YOUR OBJECTIVE.
Every line must be returned precisely as it is written.

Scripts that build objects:
--- start ---
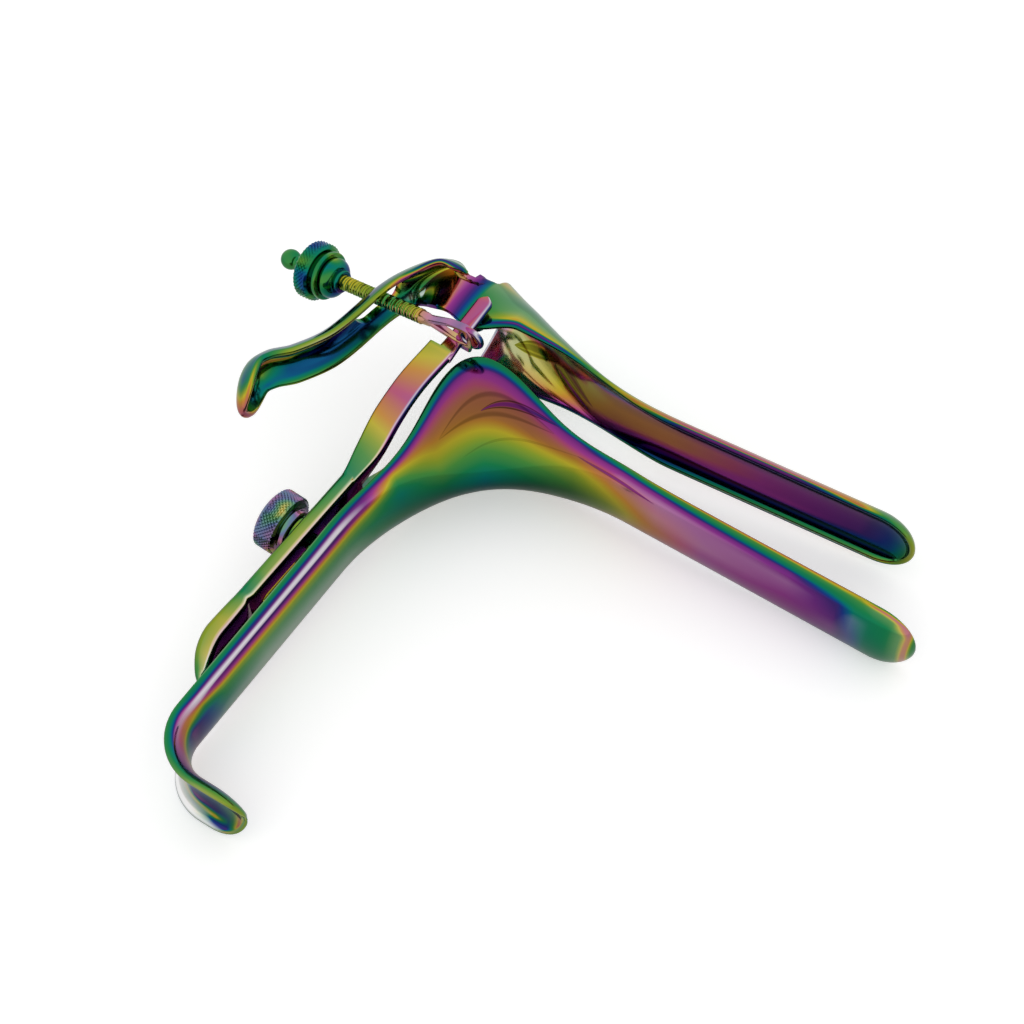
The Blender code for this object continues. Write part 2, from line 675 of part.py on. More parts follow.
for side in (-1.0, 1.0):
    label = "near" if side < 0.0 else "far"
    bm = bmesh.new()
    sections = []
    for i, (x, y, z, width, thickness) in enumerate(arm_path):
        before = arm_path[max(i - 1, 0)]
        after = arm_path[min(i + 1, len(arm_path) - 1)]
        heading = Vector((0.0, side * (after[1] - before[1]), after[2] - before[2])).normalized()
        if i == 0:
            heading = Vector((0.0, 0.0, 1.0))
        thick = Vector((0.0, heading.z, -heading.y))
        sections.append(bar_section((x, side * y, z), (1.0, 0.0, 0.0), thick, width, thickness))
    loft(bm, sections)
    arm = finish("arm_" + label, bm, (0.5, 0.5, 0.5))
    boolean(frame, arm, "UNION")

    bm = bmesh.new()
    sections = []
    lug_round = 0.5 * LUG_WIDTH
    lug_heights = [(LUG_STEP_Z - 2.0, LUG_WIDTH + 0.6), (LUG_STEP_Z + 2.5, LUG_WIDTH)]
    for k in range(6):
        angle = 0.5 * pi * k / 5
        lug_heights.append((LUG_TOP_Z - lug_round * (1.0 - sin(angle)), LUG_WIDTH * max(cos(angle), 0.1)))
    for z, width in lug_heights:
        sections.append(bar_section(
            (HINGE_X, side * ARM_Y, z), (1.0, 0.0, 0.0), (0.0, 1.0, 0.0), width, ARM_THICKNESS - 0.3,
        ))
    loft(bm, sections)
    boolean(frame, finish("lug_" + label, bm, (0.5, 0.5, 0.5)), "UNION")

    hole = rod(
        "pin_seat_" + label, side * (ARM_INNER - 1.0), side * (PIN_END + FIT),
        0.5 * PIN_DIAMETER + HINGE_FIT, SIDE_TURN, (HINGE_X, 0.0, HINGE_Z),
    )
    boolean(frame, hole, "DIFFERENCE")

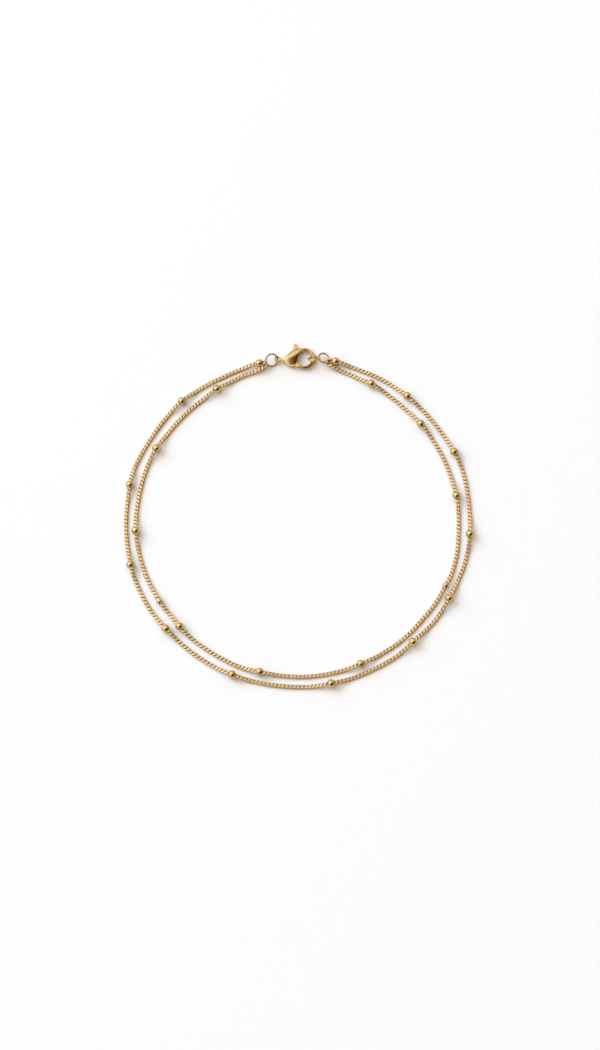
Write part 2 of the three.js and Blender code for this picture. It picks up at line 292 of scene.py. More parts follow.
for node, wire in RING_WIRES.items():
    middle, axes, reach = loop_pose(node)
    radius = (reach[0] + reach[1]) / 2 - RING_INSET * wire
    ring = sweep_loop(node.replace("ring", "jump_ring"), middle, axes, radius, radius, wire,
                      split=RING_SPLIT / radius)
    # The ring in the hook takes the paler wire colour, a painted highlight
    painted_highlight_finish = "painted_highlight_ring" if node == "ring_hook" else None
    finish_piece(ring, "ring_gold", "necklace", node, finish=painted_highlight_finish)
    print(node, "mean radius", round(radius / MM, 2), "mm")

# %% [markdown]
# Each strand ends in a small oval link that hangs on a ring. Its joint is soldered, so the tube
# closes on itself. It is plated with the chain and shares the chain's finish. Where it lies is
# kept, because the strand hooks into it later.

# %% End links
LINK_WIRE = 0.25 * MM  # its radius

link_poses = {}
for place in ("outer_left", "inner_left", "outer_right", "inner_right"):
    node = "end_link_" + place
    middle, axes, reach = loop_pose(node)
    half_length, half_width = reach[0] - LINK_WIRE, reach[1] - LINK_WIRE
    link = sweep_loop("oval_" + node, middle, axes, half_length, half_width, LINK_WIRE,
                      around=40, sides=12)
    finish_piece(link, "chain_gold", "necklace", node)
    link_poses[node] = (middle, axes[0], half_length)
    print(node, "is", round(2 * reach[0] / MM, 2), "mm long")

# %% [markdown]
# Each strand lies along a route that was laid out bead to bead. The same points shape
# the chain's tube in the CAD model. A centripetal Catmull-Rom curve passes through all of them
# without overshooting where they are unevenly spaced.

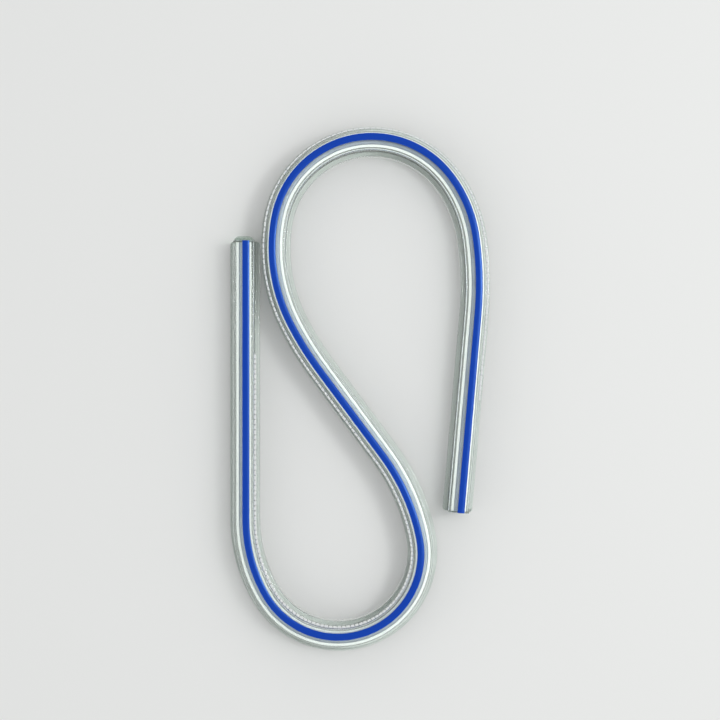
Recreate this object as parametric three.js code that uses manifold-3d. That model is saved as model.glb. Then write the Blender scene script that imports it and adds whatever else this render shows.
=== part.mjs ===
// Flexible curve ruler, bent into an S and lying on its base.
// Millimetres, +Z up. The ruler bends in the XY plane and its blue line faces up.
// Across the ruler, the plus side is the one that carries the scale.

import * as THREE from 'three';
import Module from 'manifold-3d';
import { mergeVertices } from 'three/addons/utils/BufferGeometryUtils.js';

// Route of the body's middle, from the start end to the finish end. Left turns are positive.
const startHeadingDegrees = -90;
const startStraightLength = 87.5;
const lowerEntryRadius = 48.2;
const lowerEntryDegrees = 29.7;
const lowerLoopRadius = 26.7;
const lowerLoopDegrees = 162;
const lowerExitRadius = 65.3;
const lowerExitDegrees = 25;
const diagonalLength = 33.3;
const upperEntryRadius = 103.9;
const upperEntryDegrees = -9.4;
const upperRiseRadius = 51.4;
const upperRiseDegrees = -37.8;
const upperLoopRadius = 30.1;
const upperLoopDegrees = -131.7;
const upperFallRadius = 40.2;
const upperFallDegrees = -29.8;
const upperExitRadius = 108.2;
const upperExitDegrees = -12.8;
const finishStraightLength = 62.4;
const stepDegrees = 6;

// Clear body: a stem on a wider base, whose ledges guide the pen and carry the scale.
const baseWidth = 9.3;
const baseHeight = 4.3;
const stemWidth = 6.5;
const bodyHeight = 10.8;
const footChamfer = 0.5;
const endCornerRadius = 1;
const endCornerSteps = 4;
const ledgeRadius = 0.45;
const ledgeArcSteps = 2;
const rootRadius = 0.35;
const rootArcSteps = 2;
const shoulderRadius = 1.1;
const shoulderArcSteps = 4;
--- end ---
OUTPUT FOR THIS EXERCISE.
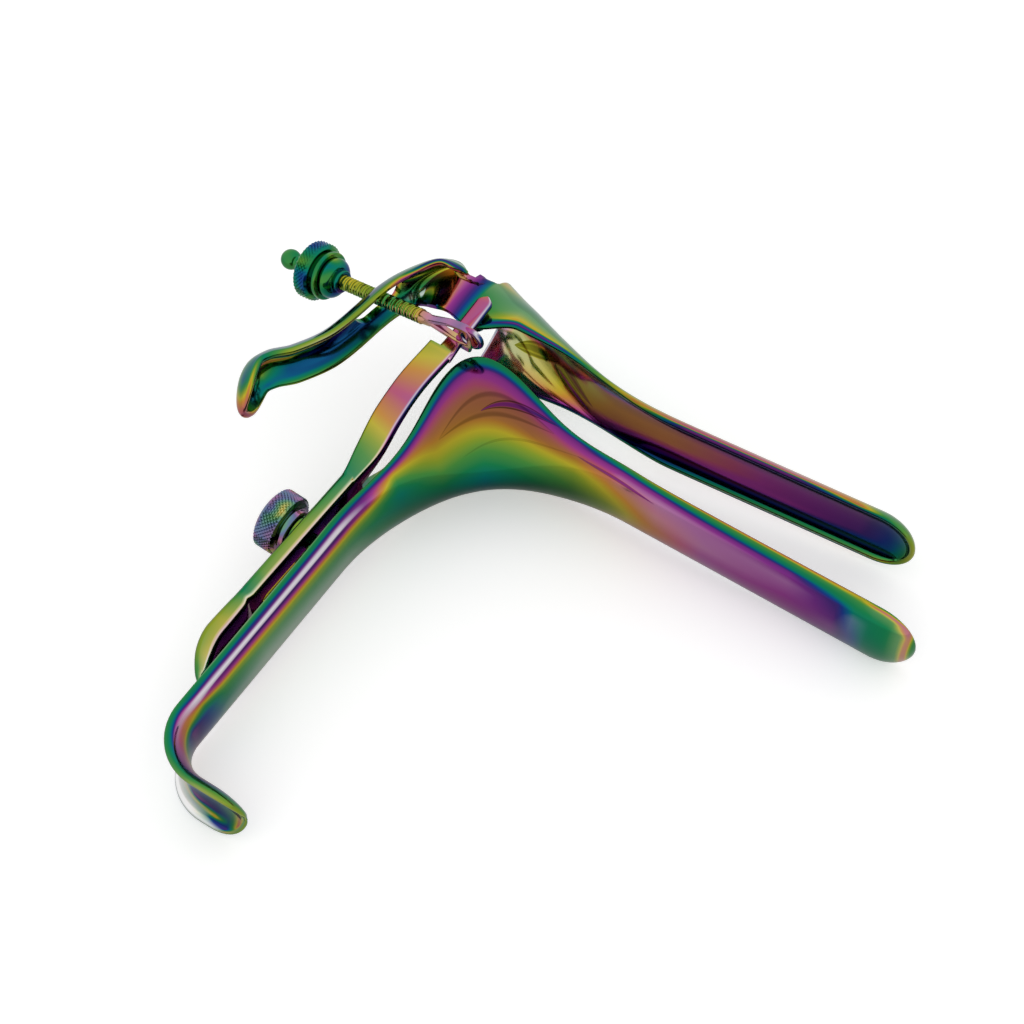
The Blender code for this object continues. Write part 2, from line 675 of part.py on. More parts follow.
for side in (-1.0, 1.0):
    label = "near" if side < 0.0 else "far"
    bm = bmesh.new()
    sections = []
    for i, (x, y, z, width, thickness) in enumerate(arm_path):
        before = arm_path[max(i - 1, 0)]
        after = arm_path[min(i + 1, len(arm_path) - 1)]
        heading = Vector((0.0, side * (after[1] - before[1]), after[2] - before[2])).normalized()
        if i == 0:
            heading = Vector((0.0, 0.0, 1.0))
        thick = Vector((0.0, heading.z, -heading.y))
        sections.append(bar_section((x, side * y, z), (1.0, 0.0, 0.0), thick, width, thickness))
    loft(bm, sections)
    arm = finish("arm_" + label, bm, (0.5, 0.5, 0.5))
    boolean(frame, arm, "UNION")

    bm = bmesh.new()
    sections = []
    lug_round = 0.5 * LUG_WIDTH
    lug_heights = [(LUG_STEP_Z - 2.0, LUG_WIDTH + 0.6), (LUG_STEP_Z + 2.5, LUG_WIDTH)]
    for k in range(6):
        angle = 0.5 * pi * k / 5
        lug_heights.append((LUG_TOP_Z - lug_round * (1.0 - sin(angle)), LUG_WIDTH * max(cos(angle), 0.1)))
    for z, width in lug_heights:
        sections.append(bar_section(
            (HINGE_X, side * ARM_Y, z), (1.0, 0.0, 0.0), (0.0, 1.0, 0.0), width, ARM_THICKNESS - 0.3,
        ))
    loft(bm, sections)
    boolean(frame, finish("lug_" + label, bm, (0.5, 0.5, 0.5)), "UNION")

    hole = rod(
        "pin_seat_" + label, side * (ARM_INNER - 1.0), side * (PIN_END + FIT),
        0.5 * PIN_DIAMETER + HINGE_FIT, SIDE_TURN, (HINGE_X, 0.0, HINGE_Z),
    )
    boolean(frame, hole, "DIFFERENCE")

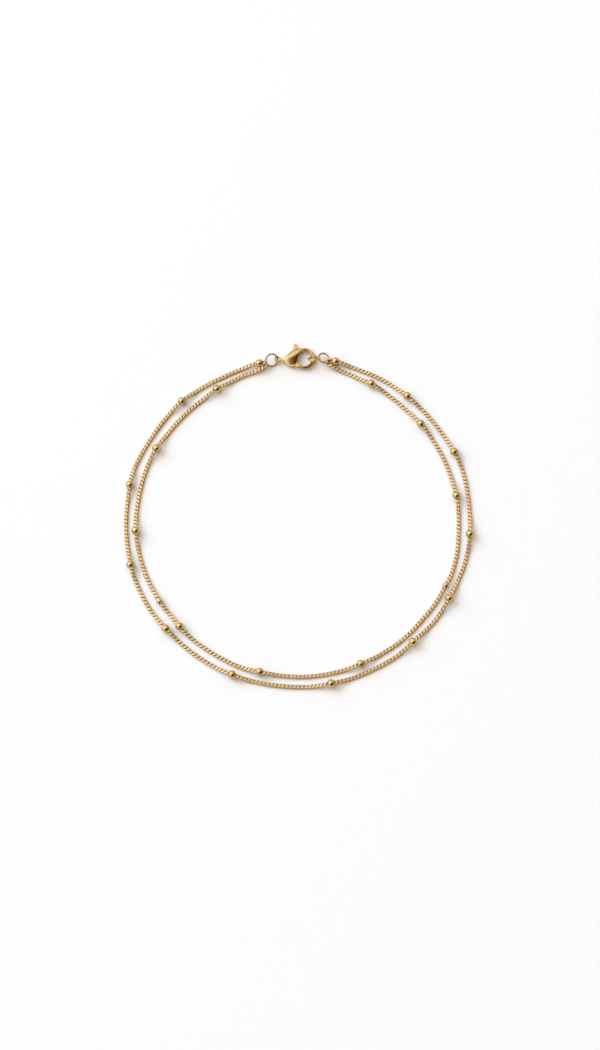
Write part 2 of the three.js and Blender code for this picture. It picks up at line 292 of scene.py. More parts follow.
for node, wire in RING_WIRES.items():
    middle, axes, reach = loop_pose(node)
    radius = (reach[0] + reach[1]) / 2 - RING_INSET * wire
    ring = sweep_loop(node.replace("ring", "jump_ring"), middle, axes, radius, radius, wire,
                      split=RING_SPLIT / radius)
    # The ring in the hook takes the paler wire colour, a painted highlight
    painted_highlight_finish = "painted_highlight_ring" if node == "ring_hook" else None
    finish_piece(ring, "ring_gold", "necklace", node, finish=painted_highlight_finish)
    print(node, "mean radius", round(radius / MM, 2), "mm")

# %% [markdown]
# Each strand ends in a small oval link that hangs on a ring. Its joint is soldered, so the tube
# closes on itself. It is plated with the chain and shares the chain's finish. Where it lies is
# kept, because the strand hooks into it later.

# %% End links
LINK_WIRE = 0.25 * MM  # its radius

link_poses = {}
for place in ("outer_left", "inner_left", "outer_right", "inner_right"):
    node = "end_link_" + place
    middle, axes, reach = loop_pose(node)
    half_length, half_width = reach[0] - LINK_WIRE, reach[1] - LINK_WIRE
    link = sweep_loop("oval_" + node, middle, axes, half_length, half_width, LINK_WIRE,
                      around=40, sides=12)
    finish_piece(link, "chain_gold", "necklace", node)
    link_poses[node] = (middle, axes[0], half_length)
    print(node, "is", round(2 * reach[0] / MM, 2), "mm long")

# %% [markdown]
# Each strand lies along a route that was laid out bead to bead. The same points shape
# the chain's tube in the CAD model. A centripetal Catmull-Rom curve passes through all of them
# without overshooting where they are unevenly spaced.

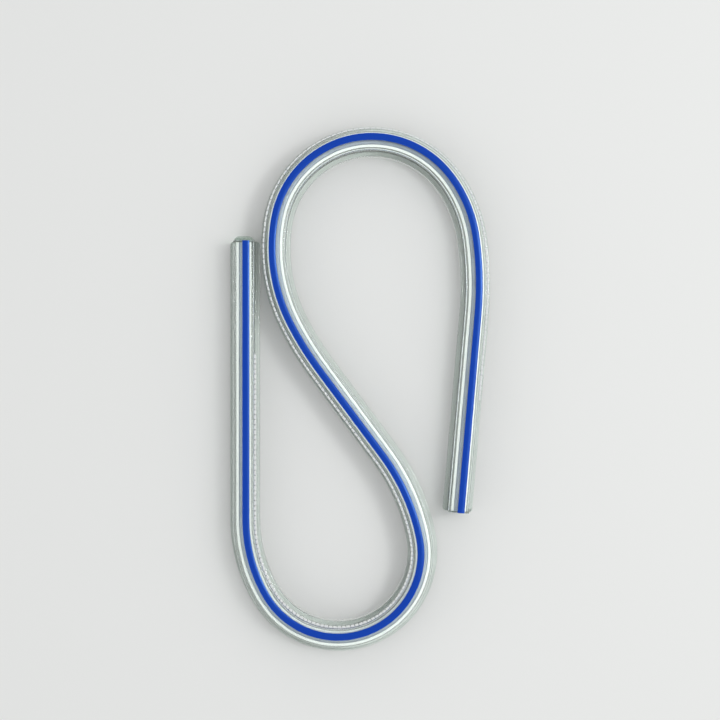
Recreate this object as parametric three.js code that uses manifold-3d. That model is saved as model.glb. Then write the Blender scene script that imports it and adds whatever else this render shows.
=== part.mjs ===
// Flexible curve ruler, bent into an S and lying on its base.
// Millimetres, +Z up. The ruler bends in the XY plane and its blue line faces up.
// Across the ruler, the plus side is the one that carries the scale.

import * as THREE from 'three';
import Module from 'manifold-3d';
import { mergeVertices } from 'three/addons/utils/BufferGeometryUtils.js';

// Route of the body's middle, from the start end to the finish end. Left turns are positive.
const startHeadingDegrees = -90;
const startStraightLength = 87.5;
const lowerEntryRadius = 48.2;
const lowerEntryDegrees = 29.7;
const lowerLoopRadius = 26.7;
const lowerLoopDegrees = 162;
const lowerExitRadius = 65.3;
const lowerExitDegrees = 25;
const diagonalLength = 33.3;
const upperEntryRadius = 103.9;
const upperEntryDegrees = -9.4;
const upperRiseRadius = 51.4;
const upperRiseDegrees = -37.8;
const upperLoopRadius = 30.1;
const upperLoopDegrees = -131.7;
const upperFallRadius = 40.2;
const upperFallDegrees = -29.8;
const upperExitRadius = 108.2;
const upperExitDegrees = -12.8;
const finishStraightLength = 62.4;
const stepDegrees = 6;

// Clear body: a stem on a wider base, whose ledges guide the pen and carry the scale.
const baseWidth = 9.3;
const baseHeight = 4.3;
const stemWidth = 6.5;
const bodyHeight = 10.8;
const footChamfer = 0.5;
const endCornerRadius = 1;
const endCornerSteps = 4;
const ledgeRadius = 0.45;
const ledgeArcSteps = 2;
const rootRadius = 0.35;
const rootArcSteps = 2;
const shoulderRadius = 1.1;
const shoulderArcSteps = 4;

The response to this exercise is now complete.